In her own work as a mathematician, Ms. Lax is credited with having made significant contributions to the theory of hyperbolic equations, a mathematical theory about aspects of the behavior of waves.
John R. Crews
Medal of Honor Recipient
John R. Crews, 76, who received the Medal of Honor, the nation's highest award for valor, for capturing 27 German prisoners after storming a machine gun emplacement in World War II, died Sept. 26 in Oklahoma City. The cause of death was not reported.
He was decorated for storming a German machine gun emplacement on April 8, 1945, with two other soldiers after his platoon leader was wounded. President Harry S. Truman asked Crews where he got the courage to fight like he did.
"I learned at home that you do everything you're told," Mr.

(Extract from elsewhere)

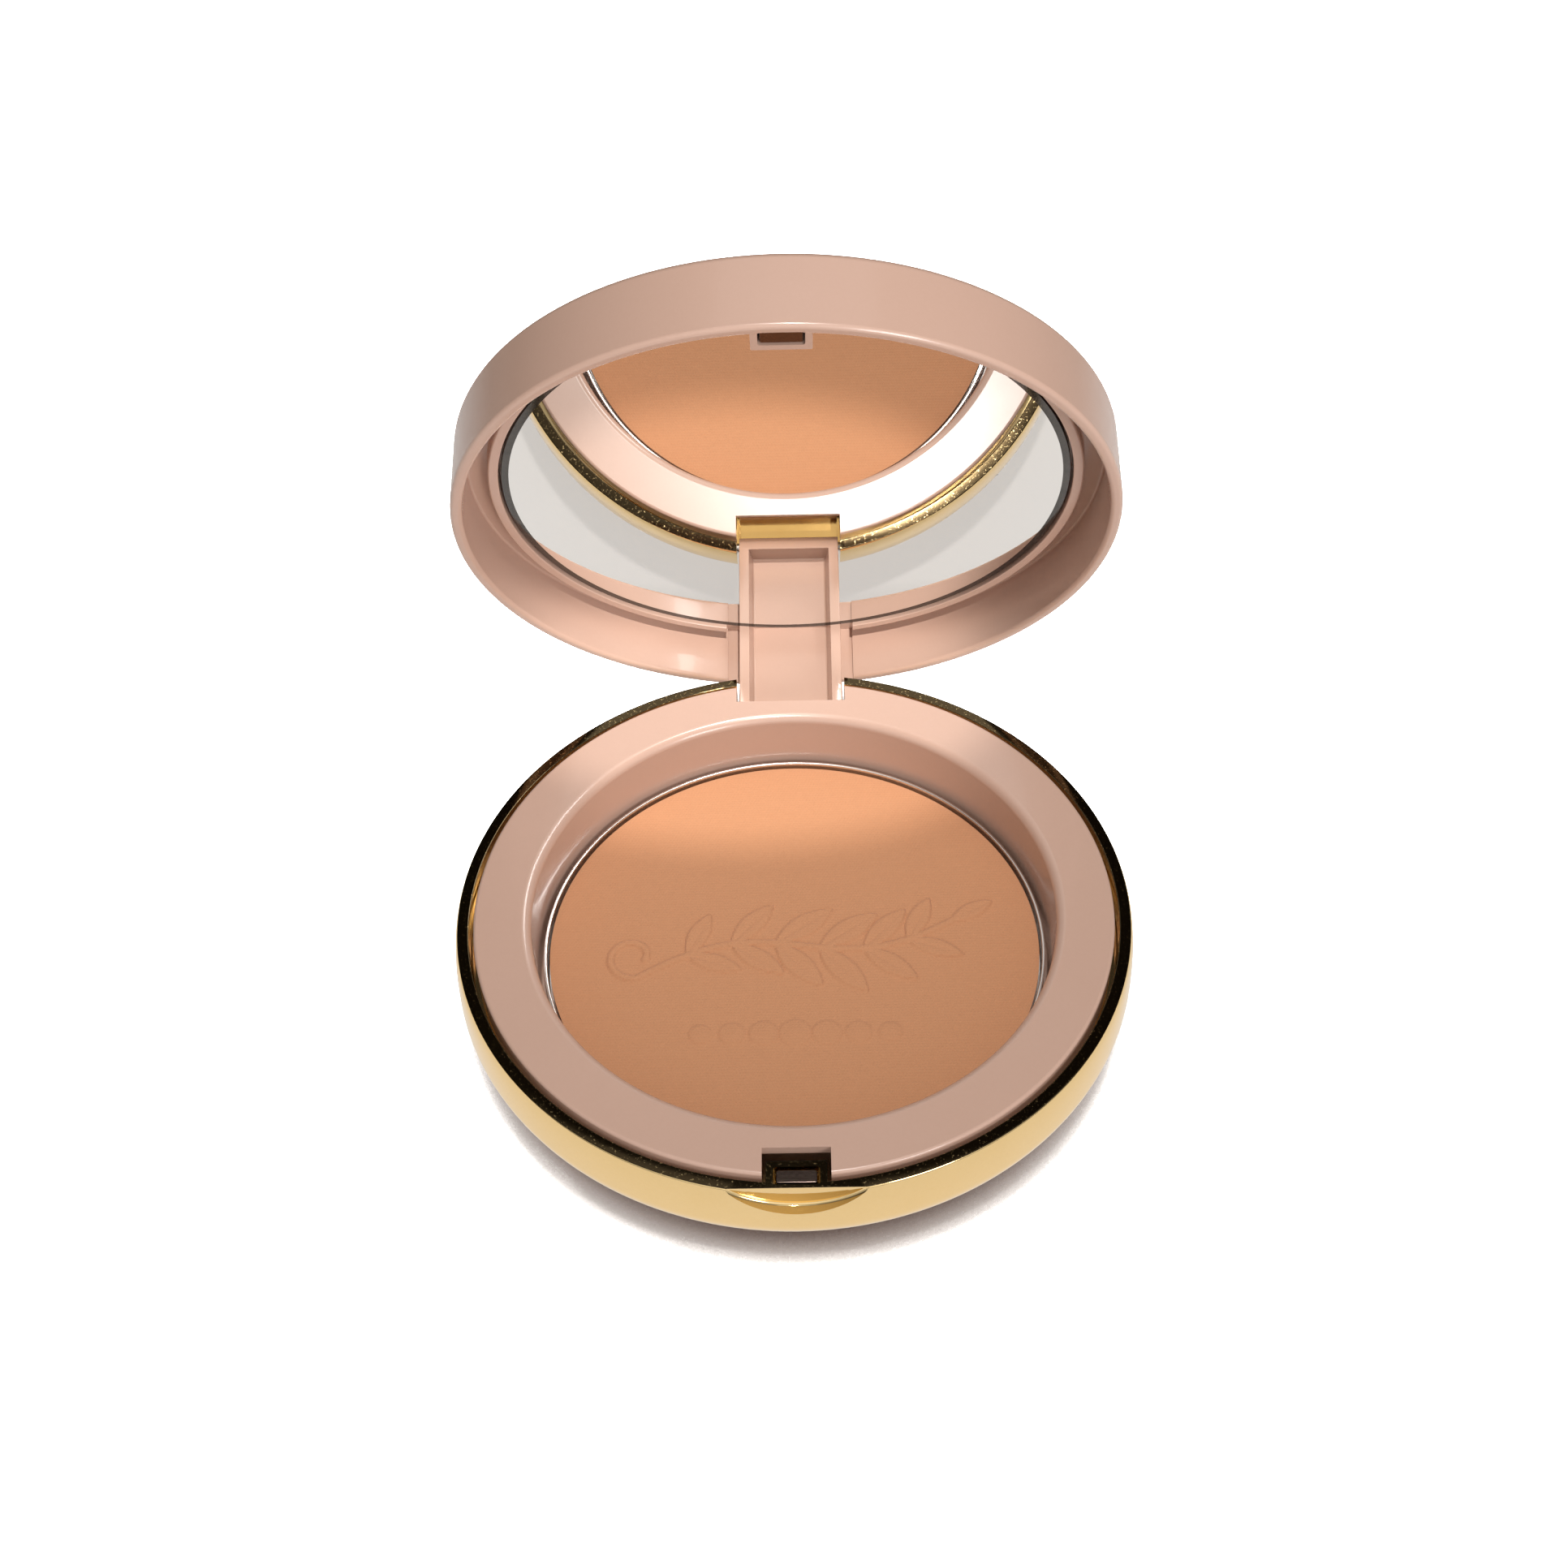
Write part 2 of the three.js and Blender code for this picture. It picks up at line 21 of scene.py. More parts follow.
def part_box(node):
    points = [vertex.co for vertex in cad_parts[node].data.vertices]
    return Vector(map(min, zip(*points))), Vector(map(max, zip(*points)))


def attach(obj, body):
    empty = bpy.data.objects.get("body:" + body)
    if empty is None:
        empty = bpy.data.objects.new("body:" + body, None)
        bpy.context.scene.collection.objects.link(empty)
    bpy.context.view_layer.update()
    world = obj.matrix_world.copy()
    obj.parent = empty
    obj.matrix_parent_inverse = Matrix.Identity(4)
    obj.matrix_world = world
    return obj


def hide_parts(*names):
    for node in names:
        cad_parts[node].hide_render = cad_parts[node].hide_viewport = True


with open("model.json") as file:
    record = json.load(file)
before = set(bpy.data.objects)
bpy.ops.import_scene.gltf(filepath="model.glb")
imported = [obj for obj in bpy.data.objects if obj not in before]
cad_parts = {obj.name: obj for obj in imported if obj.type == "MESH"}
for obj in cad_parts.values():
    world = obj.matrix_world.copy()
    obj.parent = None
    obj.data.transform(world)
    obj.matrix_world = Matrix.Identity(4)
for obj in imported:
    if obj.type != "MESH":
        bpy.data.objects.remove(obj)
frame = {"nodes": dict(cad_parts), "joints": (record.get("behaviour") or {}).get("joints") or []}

Crews replied. "I saw no difference in my military orders."
Bernadette O'Farrell, 75, the Irish-born actress who played Maid Marian in the long-running 1950s television series "The Adventures of Robin Hood," which starred Richard Greene in the title role, died in the last week of September. The location and cause of her death were not reported.
"The Adventures of Robin Hood," which ran from 1955 to 1959, was very popular with younger viewers, not least because of its catchy theme tune, sung by Dick James, which became a hit in 1956. The series, a traditional version of the Robin Hood legend, was one of the first British productions to succeed in the United States. But after 78 episodes, in 1957, Ms. O'Farrell became worried that she was being typecast and quit the series.
Paul A. `Tony' Andrulonis
Paul A. "Tony" Andrulonis, 53, an internationally known authority on child and adolescent psychiatry, died Sept. 26 in West Hartford, Conn., after a heart attack.
He was director of child and adolescent psychiatry at Hartford Hospital's Institute of Living and the Connecticut Children's Medical Center in Hartford. He also had worked to help organize academic conferences in Eastern Europe designed to help improve psychiatric care for children.